**GOAL:** Give back, unchanged, the line with "for name, (place, build)", the line with "obj.matrix_world = Matrix.Identity(4)", and every line between them, and no other line.
════════════════
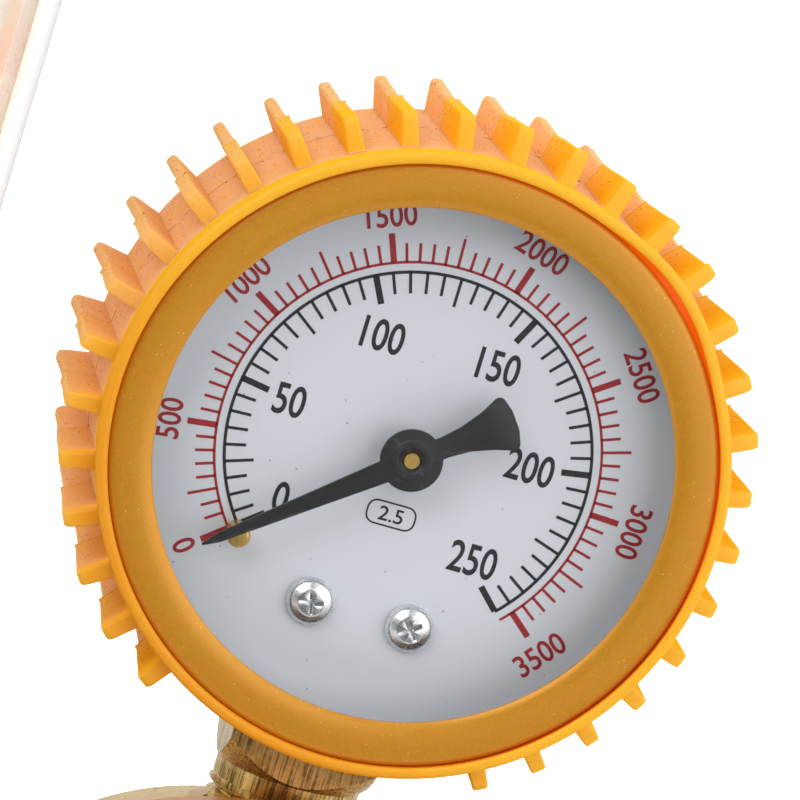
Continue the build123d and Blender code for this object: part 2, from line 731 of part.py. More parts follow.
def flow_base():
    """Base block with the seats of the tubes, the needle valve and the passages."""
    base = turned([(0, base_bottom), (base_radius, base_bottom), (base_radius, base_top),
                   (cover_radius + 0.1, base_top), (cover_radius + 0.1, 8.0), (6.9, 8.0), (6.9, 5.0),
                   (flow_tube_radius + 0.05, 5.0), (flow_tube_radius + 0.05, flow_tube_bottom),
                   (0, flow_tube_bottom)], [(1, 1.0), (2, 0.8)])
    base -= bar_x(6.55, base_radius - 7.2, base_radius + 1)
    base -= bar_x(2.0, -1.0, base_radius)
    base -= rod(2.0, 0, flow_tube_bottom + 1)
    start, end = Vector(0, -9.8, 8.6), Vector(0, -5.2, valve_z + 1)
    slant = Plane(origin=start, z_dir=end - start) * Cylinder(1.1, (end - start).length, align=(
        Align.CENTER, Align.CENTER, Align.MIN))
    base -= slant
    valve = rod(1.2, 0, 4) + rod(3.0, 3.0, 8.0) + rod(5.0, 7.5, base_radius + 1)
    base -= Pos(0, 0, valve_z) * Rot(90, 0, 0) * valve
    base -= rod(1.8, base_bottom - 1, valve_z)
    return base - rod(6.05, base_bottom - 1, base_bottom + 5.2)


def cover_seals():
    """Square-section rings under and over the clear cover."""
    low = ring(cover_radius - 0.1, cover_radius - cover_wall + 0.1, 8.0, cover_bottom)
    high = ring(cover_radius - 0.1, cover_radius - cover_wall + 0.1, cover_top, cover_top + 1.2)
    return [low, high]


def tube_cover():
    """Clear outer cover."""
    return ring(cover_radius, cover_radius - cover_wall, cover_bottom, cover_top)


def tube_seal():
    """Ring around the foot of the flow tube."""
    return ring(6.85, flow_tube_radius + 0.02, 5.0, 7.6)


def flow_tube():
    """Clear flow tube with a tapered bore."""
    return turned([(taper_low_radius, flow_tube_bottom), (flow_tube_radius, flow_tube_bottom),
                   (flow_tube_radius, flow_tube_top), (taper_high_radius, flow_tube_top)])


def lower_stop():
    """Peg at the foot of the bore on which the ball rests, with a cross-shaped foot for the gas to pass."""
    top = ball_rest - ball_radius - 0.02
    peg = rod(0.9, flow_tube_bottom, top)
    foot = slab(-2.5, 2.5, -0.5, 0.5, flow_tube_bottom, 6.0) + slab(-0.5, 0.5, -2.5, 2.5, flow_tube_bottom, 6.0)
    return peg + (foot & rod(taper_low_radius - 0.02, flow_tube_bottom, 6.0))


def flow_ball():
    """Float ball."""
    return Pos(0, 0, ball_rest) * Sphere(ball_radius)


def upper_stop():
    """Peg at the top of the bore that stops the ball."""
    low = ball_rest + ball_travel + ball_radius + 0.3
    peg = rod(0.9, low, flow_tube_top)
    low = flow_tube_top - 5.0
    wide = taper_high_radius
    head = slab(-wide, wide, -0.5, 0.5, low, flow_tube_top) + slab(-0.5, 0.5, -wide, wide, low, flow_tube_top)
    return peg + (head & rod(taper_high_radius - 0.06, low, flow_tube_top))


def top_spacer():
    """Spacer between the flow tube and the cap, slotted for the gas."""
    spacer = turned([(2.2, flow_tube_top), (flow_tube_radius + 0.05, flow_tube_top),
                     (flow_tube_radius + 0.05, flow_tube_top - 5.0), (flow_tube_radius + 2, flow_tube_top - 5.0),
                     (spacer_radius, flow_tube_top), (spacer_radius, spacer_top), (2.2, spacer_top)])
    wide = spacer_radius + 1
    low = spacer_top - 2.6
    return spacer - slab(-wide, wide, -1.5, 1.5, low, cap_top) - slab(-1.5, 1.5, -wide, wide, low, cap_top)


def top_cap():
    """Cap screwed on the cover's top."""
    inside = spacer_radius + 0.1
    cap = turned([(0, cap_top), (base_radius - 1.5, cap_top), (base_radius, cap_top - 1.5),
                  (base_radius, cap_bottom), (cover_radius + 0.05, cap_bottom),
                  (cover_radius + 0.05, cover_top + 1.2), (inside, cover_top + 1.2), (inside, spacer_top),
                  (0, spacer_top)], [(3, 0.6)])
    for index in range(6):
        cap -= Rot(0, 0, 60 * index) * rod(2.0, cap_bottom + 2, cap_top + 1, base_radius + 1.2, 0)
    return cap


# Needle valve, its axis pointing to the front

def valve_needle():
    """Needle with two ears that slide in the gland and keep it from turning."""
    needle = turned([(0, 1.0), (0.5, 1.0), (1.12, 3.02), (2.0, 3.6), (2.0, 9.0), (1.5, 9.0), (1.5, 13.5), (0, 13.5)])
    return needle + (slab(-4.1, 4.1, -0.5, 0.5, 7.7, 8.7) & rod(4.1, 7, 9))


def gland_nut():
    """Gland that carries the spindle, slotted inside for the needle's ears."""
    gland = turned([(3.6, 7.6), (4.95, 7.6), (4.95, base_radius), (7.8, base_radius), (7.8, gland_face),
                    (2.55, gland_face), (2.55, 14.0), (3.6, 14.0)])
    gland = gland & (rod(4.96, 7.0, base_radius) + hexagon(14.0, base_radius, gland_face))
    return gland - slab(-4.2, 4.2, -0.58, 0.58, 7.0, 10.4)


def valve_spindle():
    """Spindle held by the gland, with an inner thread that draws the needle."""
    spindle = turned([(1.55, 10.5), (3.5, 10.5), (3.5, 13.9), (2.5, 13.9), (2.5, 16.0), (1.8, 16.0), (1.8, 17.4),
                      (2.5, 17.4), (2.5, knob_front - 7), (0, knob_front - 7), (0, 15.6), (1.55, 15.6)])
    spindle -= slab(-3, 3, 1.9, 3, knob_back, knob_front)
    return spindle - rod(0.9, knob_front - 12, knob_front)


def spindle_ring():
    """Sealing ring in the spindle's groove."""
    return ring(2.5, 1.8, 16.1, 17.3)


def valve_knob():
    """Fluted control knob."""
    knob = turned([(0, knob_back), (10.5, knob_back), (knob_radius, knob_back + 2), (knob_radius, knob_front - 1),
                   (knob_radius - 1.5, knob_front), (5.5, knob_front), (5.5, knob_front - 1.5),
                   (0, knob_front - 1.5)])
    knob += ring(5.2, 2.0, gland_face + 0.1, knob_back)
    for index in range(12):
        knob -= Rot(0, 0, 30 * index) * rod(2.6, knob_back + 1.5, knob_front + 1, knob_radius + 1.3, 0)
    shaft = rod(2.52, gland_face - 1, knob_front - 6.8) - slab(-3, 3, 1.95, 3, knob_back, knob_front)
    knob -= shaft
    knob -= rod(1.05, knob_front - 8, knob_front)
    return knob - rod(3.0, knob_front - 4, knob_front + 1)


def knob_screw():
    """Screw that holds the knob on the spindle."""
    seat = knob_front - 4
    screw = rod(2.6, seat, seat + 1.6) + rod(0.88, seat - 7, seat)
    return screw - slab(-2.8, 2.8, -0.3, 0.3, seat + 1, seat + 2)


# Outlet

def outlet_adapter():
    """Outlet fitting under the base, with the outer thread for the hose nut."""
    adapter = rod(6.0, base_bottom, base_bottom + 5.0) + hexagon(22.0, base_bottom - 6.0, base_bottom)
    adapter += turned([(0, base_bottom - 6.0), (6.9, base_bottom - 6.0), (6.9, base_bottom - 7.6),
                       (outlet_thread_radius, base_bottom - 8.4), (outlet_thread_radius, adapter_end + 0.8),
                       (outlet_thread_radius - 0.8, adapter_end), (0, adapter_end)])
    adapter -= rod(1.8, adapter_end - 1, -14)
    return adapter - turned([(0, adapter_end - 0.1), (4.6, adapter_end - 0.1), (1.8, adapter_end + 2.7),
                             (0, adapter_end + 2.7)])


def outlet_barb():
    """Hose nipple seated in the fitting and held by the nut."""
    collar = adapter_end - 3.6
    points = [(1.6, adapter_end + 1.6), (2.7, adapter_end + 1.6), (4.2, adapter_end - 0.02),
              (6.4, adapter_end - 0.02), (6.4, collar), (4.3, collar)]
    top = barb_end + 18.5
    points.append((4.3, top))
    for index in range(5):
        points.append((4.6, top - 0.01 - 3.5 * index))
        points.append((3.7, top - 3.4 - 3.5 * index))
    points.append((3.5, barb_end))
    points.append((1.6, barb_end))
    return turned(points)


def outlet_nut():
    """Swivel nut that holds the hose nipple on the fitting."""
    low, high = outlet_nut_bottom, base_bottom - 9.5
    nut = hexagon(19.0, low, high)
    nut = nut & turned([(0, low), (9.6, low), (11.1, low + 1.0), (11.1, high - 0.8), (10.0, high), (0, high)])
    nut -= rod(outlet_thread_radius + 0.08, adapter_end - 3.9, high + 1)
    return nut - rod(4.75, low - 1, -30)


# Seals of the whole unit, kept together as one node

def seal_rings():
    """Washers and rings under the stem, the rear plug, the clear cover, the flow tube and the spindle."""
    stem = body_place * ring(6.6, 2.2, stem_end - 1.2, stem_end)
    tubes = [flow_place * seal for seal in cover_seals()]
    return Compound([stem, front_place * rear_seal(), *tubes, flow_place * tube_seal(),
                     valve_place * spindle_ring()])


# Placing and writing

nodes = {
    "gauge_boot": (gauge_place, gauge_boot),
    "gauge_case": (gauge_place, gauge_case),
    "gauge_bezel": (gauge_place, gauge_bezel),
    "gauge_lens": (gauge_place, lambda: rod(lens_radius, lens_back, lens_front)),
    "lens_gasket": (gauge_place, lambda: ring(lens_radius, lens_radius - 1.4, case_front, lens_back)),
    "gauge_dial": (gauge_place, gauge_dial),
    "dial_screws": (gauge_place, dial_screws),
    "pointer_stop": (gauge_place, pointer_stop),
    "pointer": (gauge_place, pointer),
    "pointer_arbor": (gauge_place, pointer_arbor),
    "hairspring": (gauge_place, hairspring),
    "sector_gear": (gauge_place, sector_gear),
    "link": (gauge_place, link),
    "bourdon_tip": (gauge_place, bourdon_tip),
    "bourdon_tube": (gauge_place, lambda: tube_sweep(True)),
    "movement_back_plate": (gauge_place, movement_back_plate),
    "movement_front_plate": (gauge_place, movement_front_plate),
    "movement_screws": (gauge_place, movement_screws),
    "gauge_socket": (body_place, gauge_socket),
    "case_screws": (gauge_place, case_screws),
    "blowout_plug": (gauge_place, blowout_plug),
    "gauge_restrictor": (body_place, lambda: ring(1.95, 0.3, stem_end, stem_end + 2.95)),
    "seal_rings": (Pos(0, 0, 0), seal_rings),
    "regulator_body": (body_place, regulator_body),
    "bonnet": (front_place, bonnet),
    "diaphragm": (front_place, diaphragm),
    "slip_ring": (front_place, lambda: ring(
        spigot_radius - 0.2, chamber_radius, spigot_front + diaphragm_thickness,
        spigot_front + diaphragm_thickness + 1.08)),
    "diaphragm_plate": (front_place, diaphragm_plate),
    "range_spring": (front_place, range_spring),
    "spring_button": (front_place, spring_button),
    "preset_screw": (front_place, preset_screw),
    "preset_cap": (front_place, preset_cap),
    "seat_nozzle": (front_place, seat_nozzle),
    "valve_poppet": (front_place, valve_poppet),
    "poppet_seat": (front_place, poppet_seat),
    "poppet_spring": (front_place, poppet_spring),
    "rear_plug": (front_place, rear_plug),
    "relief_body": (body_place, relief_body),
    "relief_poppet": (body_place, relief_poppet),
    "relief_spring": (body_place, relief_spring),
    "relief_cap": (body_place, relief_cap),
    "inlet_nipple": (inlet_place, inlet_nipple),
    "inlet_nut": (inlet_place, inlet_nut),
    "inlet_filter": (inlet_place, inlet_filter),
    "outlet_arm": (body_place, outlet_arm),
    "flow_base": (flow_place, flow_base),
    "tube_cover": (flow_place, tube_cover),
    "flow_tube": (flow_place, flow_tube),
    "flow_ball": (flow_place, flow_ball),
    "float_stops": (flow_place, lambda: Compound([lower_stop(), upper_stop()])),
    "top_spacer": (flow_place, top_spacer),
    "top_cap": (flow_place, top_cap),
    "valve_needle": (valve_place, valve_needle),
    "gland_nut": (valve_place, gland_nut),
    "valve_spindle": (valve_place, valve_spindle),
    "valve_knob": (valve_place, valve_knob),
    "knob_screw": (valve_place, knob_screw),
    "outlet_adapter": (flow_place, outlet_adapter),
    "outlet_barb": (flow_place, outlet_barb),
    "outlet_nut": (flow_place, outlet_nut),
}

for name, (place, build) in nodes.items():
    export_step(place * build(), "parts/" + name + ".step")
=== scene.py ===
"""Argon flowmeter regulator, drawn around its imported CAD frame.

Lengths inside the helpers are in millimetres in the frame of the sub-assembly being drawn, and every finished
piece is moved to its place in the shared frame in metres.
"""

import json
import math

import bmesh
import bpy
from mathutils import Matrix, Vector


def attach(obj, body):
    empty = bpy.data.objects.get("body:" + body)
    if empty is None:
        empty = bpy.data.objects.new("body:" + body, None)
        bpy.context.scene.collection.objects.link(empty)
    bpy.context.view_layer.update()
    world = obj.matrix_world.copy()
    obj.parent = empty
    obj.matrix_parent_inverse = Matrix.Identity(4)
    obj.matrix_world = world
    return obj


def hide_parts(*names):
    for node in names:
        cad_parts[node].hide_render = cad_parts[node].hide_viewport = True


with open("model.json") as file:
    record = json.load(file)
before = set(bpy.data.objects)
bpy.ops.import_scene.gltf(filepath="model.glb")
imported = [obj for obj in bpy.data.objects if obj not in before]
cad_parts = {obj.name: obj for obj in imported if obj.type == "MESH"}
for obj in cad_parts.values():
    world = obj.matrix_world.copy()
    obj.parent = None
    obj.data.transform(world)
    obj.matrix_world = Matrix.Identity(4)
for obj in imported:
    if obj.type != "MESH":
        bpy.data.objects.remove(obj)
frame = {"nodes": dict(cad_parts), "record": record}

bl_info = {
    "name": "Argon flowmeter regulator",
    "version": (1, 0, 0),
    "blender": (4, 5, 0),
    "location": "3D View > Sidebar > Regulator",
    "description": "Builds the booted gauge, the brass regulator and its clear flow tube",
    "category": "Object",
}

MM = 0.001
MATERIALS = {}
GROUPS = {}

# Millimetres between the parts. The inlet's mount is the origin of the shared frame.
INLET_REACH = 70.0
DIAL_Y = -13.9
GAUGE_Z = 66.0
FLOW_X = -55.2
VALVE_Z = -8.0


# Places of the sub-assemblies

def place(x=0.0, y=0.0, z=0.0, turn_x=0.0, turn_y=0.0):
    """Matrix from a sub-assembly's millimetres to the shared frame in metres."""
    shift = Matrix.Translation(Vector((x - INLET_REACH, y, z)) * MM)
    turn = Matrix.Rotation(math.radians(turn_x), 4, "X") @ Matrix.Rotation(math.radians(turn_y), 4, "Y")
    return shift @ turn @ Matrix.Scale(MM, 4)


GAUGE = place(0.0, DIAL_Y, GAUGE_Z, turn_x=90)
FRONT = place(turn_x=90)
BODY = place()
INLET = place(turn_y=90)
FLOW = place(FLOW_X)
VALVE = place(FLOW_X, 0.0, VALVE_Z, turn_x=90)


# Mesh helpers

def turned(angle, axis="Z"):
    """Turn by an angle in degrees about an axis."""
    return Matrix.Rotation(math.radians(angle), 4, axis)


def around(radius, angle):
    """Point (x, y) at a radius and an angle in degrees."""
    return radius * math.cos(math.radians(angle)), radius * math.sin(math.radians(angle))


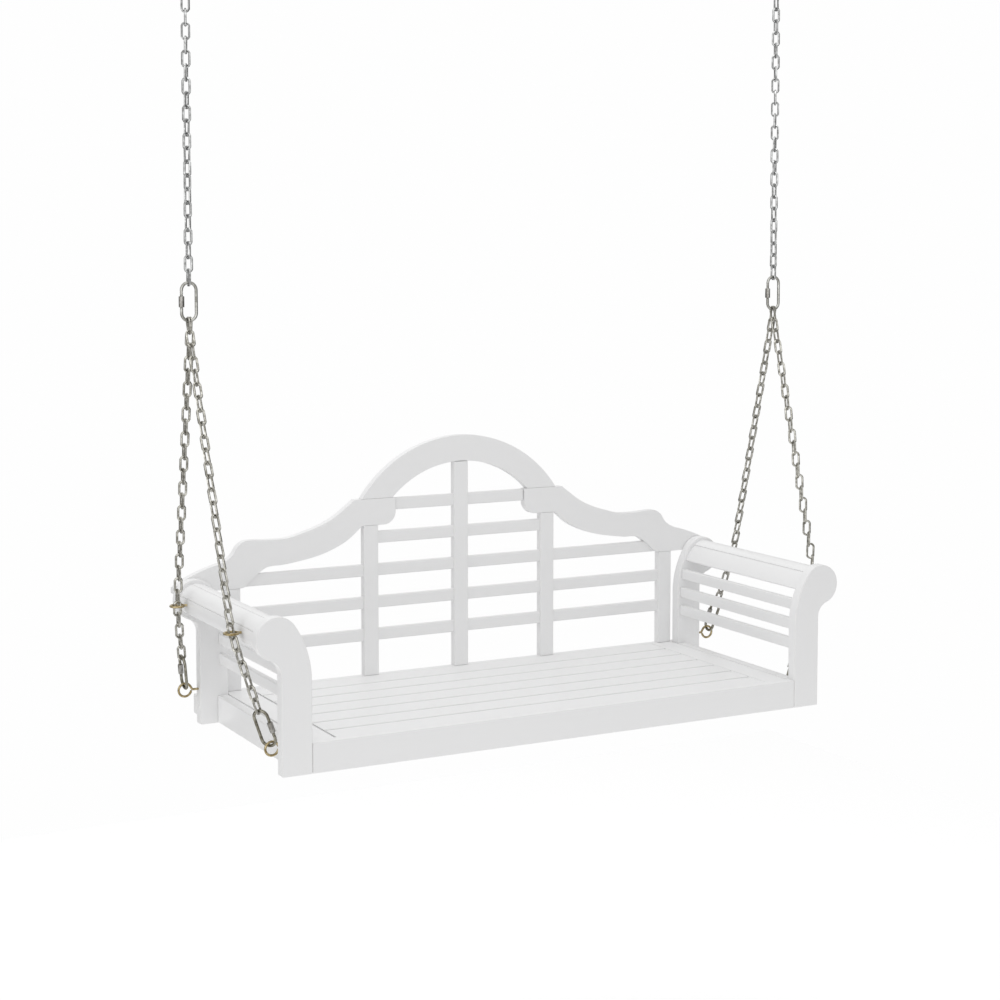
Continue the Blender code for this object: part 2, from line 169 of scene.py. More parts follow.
════════════════
**SOLUTION BELOW:**
for name, (place, build) in nodes.items():
    export_step(place * build(), "parts/" + name + ".step")
=== scene.py ===
"""Argon flowmeter regulator, drawn around its imported CAD frame.

Lengths inside the helpers are in millimetres in the frame of the sub-assembly being drawn, and every finished
piece is moved to its place in the shared frame in metres.
"""

import json
import math

import bmesh
import bpy
from mathutils import Matrix, Vector


def attach(obj, body):
    empty = bpy.data.objects.get("body:" + body)
    if empty is None:
        empty = bpy.data.objects.new("body:" + body, None)
        bpy.context.scene.collection.objects.link(empty)
    bpy.context.view_layer.update()
    world = obj.matrix_world.copy()
    obj.parent = empty
    obj.matrix_parent_inverse = Matrix.Identity(4)
    obj.matrix_world = world
    return obj


def hide_parts(*names):
    for node in names:
        cad_parts[node].hide_render = cad_parts[node].hide_viewport = True


with open("model.json") as file:
    record = json.load(file)
before = set(bpy.data.objects)
bpy.ops.import_scene.gltf(filepath="model.glb")
imported = [obj for obj in bpy.data.objects if obj not in before]
cad_parts = {obj.name: obj for obj in imported if obj.type == "MESH"}
for obj in cad_parts.values():
    world = obj.matrix_world.copy()
    obj.parent = None
    obj.data.transform(world)
    obj.matrix_world = Matrix.Identity(4)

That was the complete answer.